Internet Explorer Market Share Rises, Chrome Dips for Third Straight Month

As of March 2012, IE claimed 53.83 percent of Web browser market share, followed by Firefox with 20.55 percent.

Microsoft's Internet Explorer Web browser reversed years of declines and posted a net gain of 1.2 percent usage share globally over the past five months, according to a report from measurement firm Net Applications. As of March 2012, IE claimed 53.83 percent of Web browser market share, followed by Firefox with 20.55 percent, Google's Chrome browser with 18.57 percent and Safari with 5.07 percent. Opera placed fifth with 1.62 percent, and other Web browsers claimed the remaining 0.36 percent.

"With a gain of .99 percent last month and a net gain of 1.2 percent global usage share over the last five months, Internet Explorer has stabilized and even reversed its usage share declines of the last few years," Net Applications wrote. Chrome witnessed its third straight month of declines after falling from its peak of 19.11 percent market share in December 2011. Although Apple's Safari browser slipped in market share from February to March, the browser's overall market share rose 0.07 percent over the last five months.

"We continue to see great strides made against our core metric: IE9 share on Windows 7," Microsoft's director of Internet Explorer product marketing, Roger Capriotti, wrote on the company's Exploring IE blog. "This month in the US nearly 50 percent of Windows 7 users are experiencing the best the Web has to offer with IE9, and around the world, almost 35 percent of Windows 7 users are browsing with IE9."

The IE8 browser was the most used desktop browser, making up 25.4 percent of the market, followed by IE9 with 15.17 percent. Chrome 17 took third place with 14.73 percent, while Firefox claimed fourth place with 7.79 percent market share.

IE6, the death of which Microsoft had been making a big fuss about in the United States, rounded out the top five with 6.9 percent. As of December, its total stood at 7.7 percent, most of the usage coming from mainland China. However, according to the January Net Applications report, use of IE6 in the United States has dropped to beneath 1 percent. Early in 2011, Microsoft started a Website, "The Internet Explorer 6 Countdown," which used data from Net Applications to detail IE6 usage around the world.

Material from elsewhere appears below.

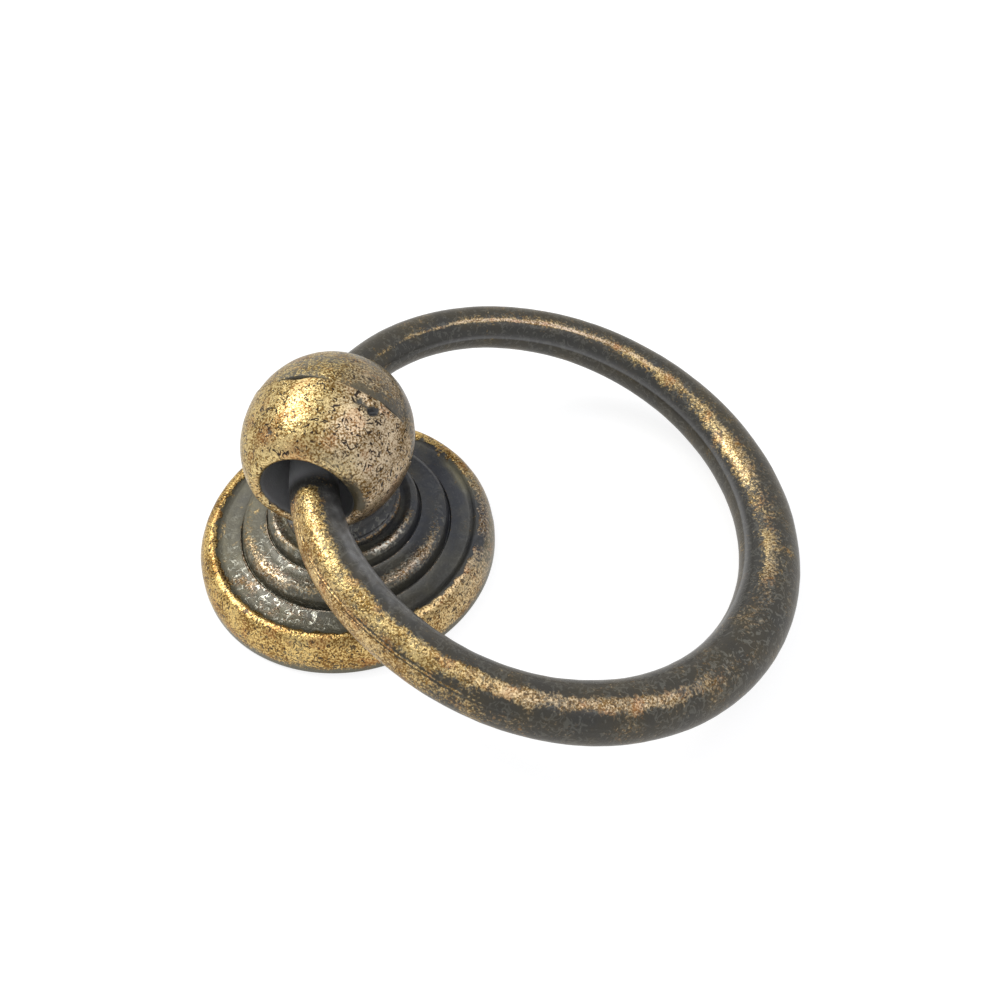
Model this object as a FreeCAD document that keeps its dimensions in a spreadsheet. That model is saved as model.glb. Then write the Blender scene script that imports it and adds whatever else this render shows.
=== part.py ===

Microsoft is intent on creating browsers that leverage Windows and hardware in order to more quickly deliver fully rendered Websites. With Internet Explorer 10, Microsoft plans on further embracing that theme. To that end, the next-generation browser will come to the upcoming Windows 8 in two versions: one for the desktop and another "Metro"-style one for tablets. The desktop version will fully support plug-ins and extensions, while the Metro-style browser will be plug-in free.

On the mobile browser side of things, Safari continued to dominate, grabbing 60.54 percent of market share in March, compared with 18.3 percent for Google's Android Browser, 15.39 percent for Opera Mini, 1.73 percent for BlackBerry and 1.56 percent for Symbian. The "other" category comprised 2.48 percent of mobile browser market share, according to the report.